*Exercise description:*
Go through the entries below and copy each line containing the word "from".

>> Start Dataset

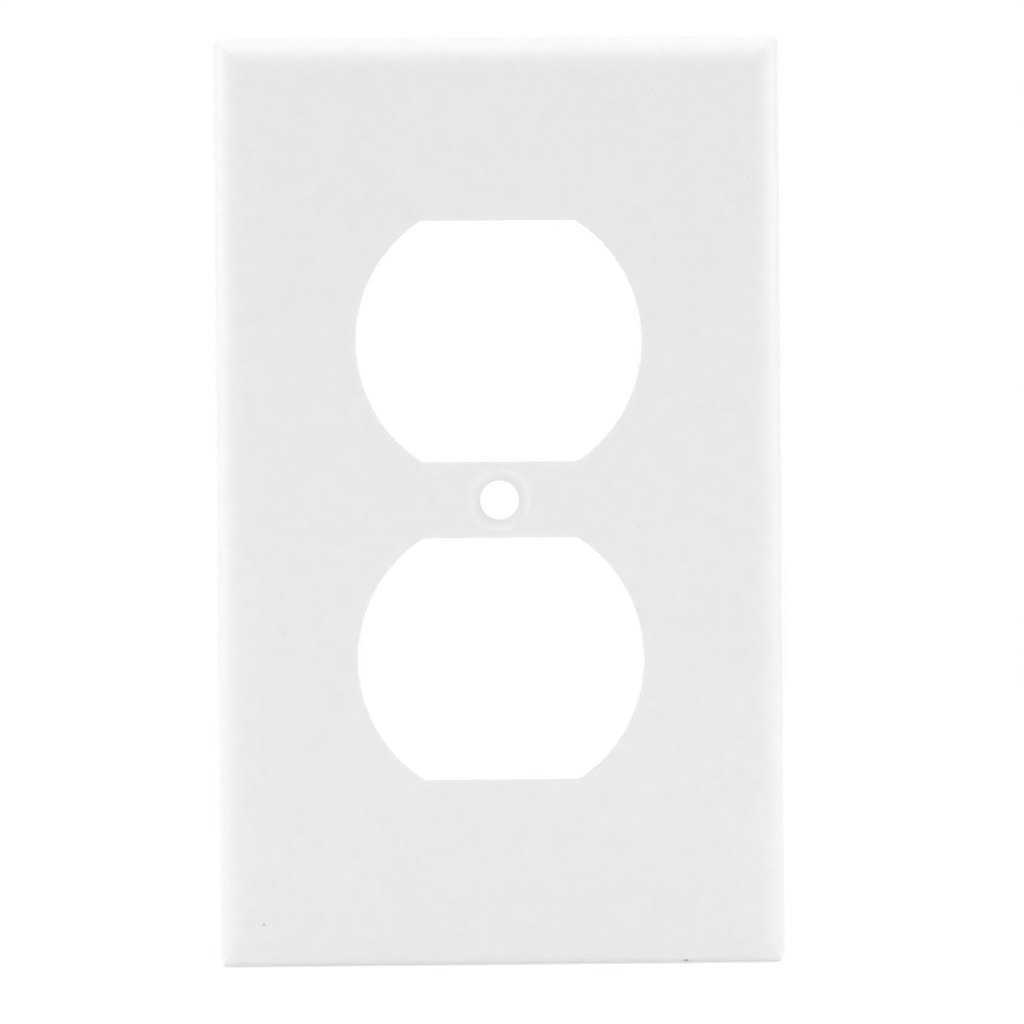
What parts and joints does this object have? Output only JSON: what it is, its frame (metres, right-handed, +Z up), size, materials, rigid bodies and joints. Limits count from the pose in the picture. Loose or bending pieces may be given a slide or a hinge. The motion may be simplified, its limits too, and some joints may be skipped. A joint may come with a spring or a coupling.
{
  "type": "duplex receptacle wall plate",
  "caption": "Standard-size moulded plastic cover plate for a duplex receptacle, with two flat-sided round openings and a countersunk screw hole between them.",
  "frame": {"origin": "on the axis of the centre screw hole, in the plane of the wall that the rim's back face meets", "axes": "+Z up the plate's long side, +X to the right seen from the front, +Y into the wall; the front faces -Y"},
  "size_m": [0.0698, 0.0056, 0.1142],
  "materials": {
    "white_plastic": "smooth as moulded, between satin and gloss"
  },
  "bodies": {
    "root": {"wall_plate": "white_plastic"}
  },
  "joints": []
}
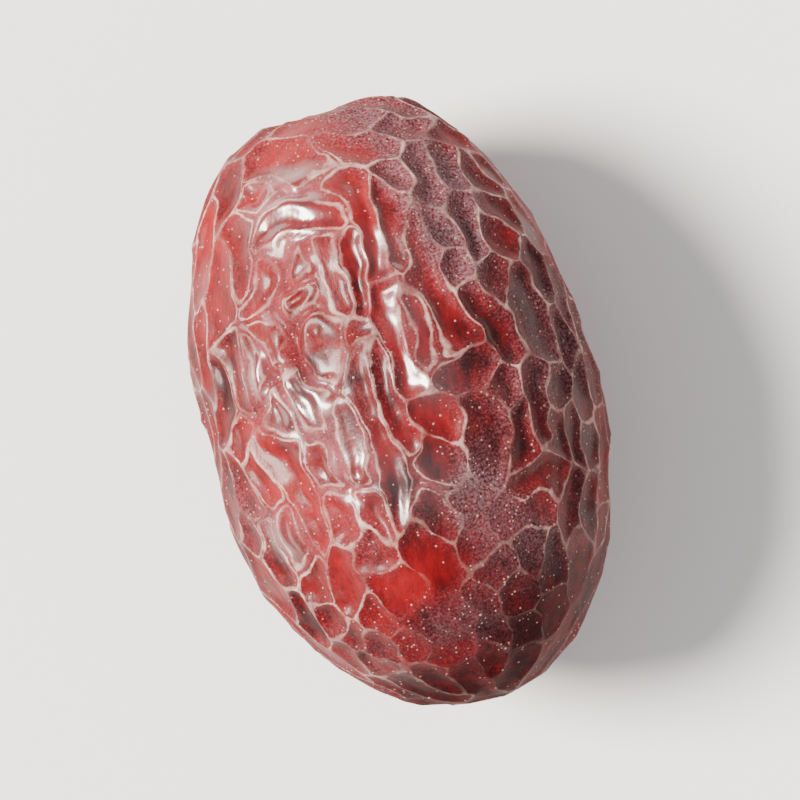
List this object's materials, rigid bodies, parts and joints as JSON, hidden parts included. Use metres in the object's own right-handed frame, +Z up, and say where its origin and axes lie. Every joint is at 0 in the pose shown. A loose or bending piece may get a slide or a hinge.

>> End Dataset

*Finished exercise:*
What parts and joints does this object have? Output only JSON: what it is, its frame (metres, right-handed, +Z up), size, materials, rigid bodies and joints. Limits count from the pose in the picture. Loose or bending pieces may be given a slide or a hinge. The motion may be simplified, its limits too, and some joints may be skipped. A joint may come with a spring or a coupling.
  "frame": {"origin": "on the axis of the centre screw hole, in the plane of the wall that the rim's back face meets", "axes": "+Z up the plate's long side, +X to the right seen from the front, +Y into the wall; the front faces -Y"},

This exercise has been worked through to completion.